Kellman’s statement certainly raises the question of whether Sausalito considers homeless people worthy of the same compassion and a second chance.
There’s history between the City of Sausalito and the Sausalito Homeless Union. They have been embroiled in litigation for almost a year-and-a-half. The Union alleged Sausalito violated the civil rights of homeless people by enacting two laws limiting camping within the city limits. Sausalito didn’t blink, and the Union filed a lawsuit in February 2021. Since then, the encampment has been under the watchful eyes of two federal judges.
The court hearing for the TRO took place last Friday. Prince, a one-man force, represented the Homeless Union. Sausalito sent in Alex Merritt, a partner in Sheppard Mullin, one of the top ranked law firms in the world based on annual billings.
With legal fees, the recent Urban Alchemy contract for $463,602 and other miscellaneous expenses, Sausalito has spent more than $1.5 million on the encampment. As Prince pointed out, that amount of money could have housed quite a few people.
During the hearing, Merritt opined that the city can’t handle the encampment on its own. The police department is losing staff, and morale is low due to the existence of the homeless people and the camp. In addition, the two Urban Alchemy employees accused of sexual assault are no longer stationed in Sausalito, Merritt said.
Yet there’s been no investigation into whether there are other alleged victims. Many women don’t come forward after a sexual assault, especially if the alleged perpetrator is in a position of power over them.
“There’s been an intensification of hostilities since the Pacific Sun article came out,” Prince said. “Our people feel threatened. Drugs are still coming in. Methamphetamine is being brought in.”
Merritt emphasized the Urban Alchemy employees accused of sexual assault were removed from the camp, with one fired months ago and the other moved to a San Francisco encampment in April.
Prince maintained that Urban Alchemy continues to move the offending employees from camp to camp, and the City can’t ensure that another bad apple won’t turn up in Sausalito. That didn’t phase Merritt because he said the city had asked Urban Alchemy to extend the contract for a couple of months.
After 30 minutes of arguments, Chen made his ruling, which was essentially a compromise. Although Urban Alchemy can stay until June 30, Sausalito cannot extend the contract.
Chen said Sausalito must keep the two men alleged to have committed sexual assault out of the encampment. In addition, the city will allow the campers to file complaints and reports of criminal conduct with the police, and the police will promptly begin investigations.
On Sunday, Prince went to the encampment and sat with three campers as they filed reports with the police. According to the campers, the police have refused to take reports from them in the past.
The two Sausalito police officers were polite and friendly. They assured Prince there will be an investigation into the allegation that a young Urban Alchemy man punched a senior camper in the face. Two other people reported theft of their belongings.

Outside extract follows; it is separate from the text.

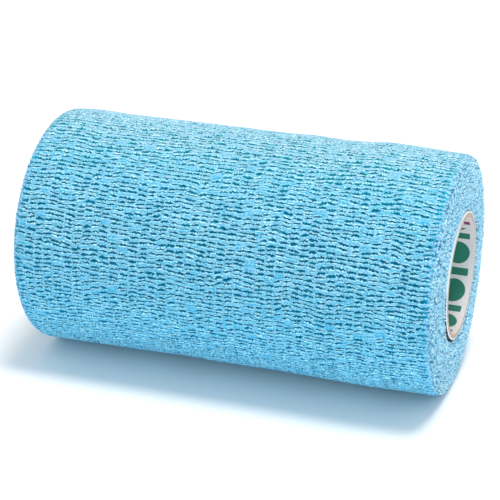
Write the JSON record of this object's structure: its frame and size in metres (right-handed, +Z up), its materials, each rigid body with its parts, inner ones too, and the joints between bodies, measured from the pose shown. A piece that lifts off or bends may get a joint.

These won’t be the last reports filed, according to Prince. While some campers aren’t comfortable speaking with the police, and others are ambivalent about holding someone accountable, Prince believes more people will come forward.
A few of the encampment residents said they believe the Urban Alchemy employees are also victims. Others say they are perpetrators.
“It’s like putting the bully in charge of the schoolyard,” Jewel Eggink, a camper, said. “That just doesn’t seem like a good idea.”